> [What this task involves]: Identify all lines below that hold "shown" and collect them.

> [Material provided]:

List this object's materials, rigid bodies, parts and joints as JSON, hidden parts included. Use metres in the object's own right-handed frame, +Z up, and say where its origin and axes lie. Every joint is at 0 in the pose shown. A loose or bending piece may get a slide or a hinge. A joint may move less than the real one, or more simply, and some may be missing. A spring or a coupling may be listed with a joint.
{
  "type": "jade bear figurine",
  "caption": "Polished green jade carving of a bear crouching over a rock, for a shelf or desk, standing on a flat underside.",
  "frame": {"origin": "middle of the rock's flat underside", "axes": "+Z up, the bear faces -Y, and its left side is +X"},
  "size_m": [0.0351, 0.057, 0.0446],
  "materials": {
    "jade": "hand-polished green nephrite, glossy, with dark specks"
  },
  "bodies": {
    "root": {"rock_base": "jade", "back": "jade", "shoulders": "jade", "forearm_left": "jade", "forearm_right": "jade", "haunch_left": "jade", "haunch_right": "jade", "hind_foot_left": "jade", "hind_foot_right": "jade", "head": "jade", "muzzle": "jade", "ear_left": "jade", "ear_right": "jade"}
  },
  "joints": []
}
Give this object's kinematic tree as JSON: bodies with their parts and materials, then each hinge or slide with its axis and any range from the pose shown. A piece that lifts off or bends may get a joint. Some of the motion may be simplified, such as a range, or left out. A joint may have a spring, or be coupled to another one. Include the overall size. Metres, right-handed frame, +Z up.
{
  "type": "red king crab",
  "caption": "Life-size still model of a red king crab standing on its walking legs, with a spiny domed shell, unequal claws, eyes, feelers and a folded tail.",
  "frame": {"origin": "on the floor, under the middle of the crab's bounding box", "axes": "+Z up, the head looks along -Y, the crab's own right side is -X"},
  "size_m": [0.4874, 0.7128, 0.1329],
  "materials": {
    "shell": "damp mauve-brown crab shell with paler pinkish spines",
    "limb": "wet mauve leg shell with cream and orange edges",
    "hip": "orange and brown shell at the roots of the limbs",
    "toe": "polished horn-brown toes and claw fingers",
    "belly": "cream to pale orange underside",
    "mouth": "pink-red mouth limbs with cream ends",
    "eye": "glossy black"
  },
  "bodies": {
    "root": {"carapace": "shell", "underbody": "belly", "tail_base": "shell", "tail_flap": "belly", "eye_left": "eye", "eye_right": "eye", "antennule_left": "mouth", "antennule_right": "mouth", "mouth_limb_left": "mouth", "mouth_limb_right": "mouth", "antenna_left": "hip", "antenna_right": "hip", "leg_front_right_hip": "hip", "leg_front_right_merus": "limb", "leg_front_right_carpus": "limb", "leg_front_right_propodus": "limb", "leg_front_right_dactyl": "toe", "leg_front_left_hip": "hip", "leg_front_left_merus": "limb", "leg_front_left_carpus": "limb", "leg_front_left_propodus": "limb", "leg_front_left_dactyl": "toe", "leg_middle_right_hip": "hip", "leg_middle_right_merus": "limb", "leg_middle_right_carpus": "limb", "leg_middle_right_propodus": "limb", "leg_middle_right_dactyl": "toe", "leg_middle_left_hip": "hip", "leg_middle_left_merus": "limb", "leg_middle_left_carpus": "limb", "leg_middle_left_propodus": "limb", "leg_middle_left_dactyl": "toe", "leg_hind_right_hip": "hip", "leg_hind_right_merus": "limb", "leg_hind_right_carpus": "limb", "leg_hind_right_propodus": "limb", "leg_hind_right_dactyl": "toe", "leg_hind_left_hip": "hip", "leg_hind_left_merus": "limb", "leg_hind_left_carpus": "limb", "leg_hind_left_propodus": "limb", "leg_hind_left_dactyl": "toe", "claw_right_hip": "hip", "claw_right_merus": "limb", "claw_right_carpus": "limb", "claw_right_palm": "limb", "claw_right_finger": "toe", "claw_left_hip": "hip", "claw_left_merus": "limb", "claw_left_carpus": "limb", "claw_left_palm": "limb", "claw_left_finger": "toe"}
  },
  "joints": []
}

> [Completed task]:
List this object's materials, rigid bodies, parts and joints as JSON, hidden parts included. Use metres in the object's own right-handed frame, +Z up, and say where its origin and axes lie. Every joint is at 0 in the pose shown. A loose or bending piece may get a slide or a hinge. A joint may move less than the real one, or more simply, and some may be missing. A spring or a coupling may be listed with a joint.
Give this object's kinematic tree as JSON: bodies with their parts and materials, then each hinge or slide with its axis and any range from the pose shown. A piece that lifts off or bends may get a joint. Some of the motion may be simplified, such as a range, or left out. A joint may have a spring, or be coupled to another one. Include the overall size. Metres, right-handed frame, +Z up.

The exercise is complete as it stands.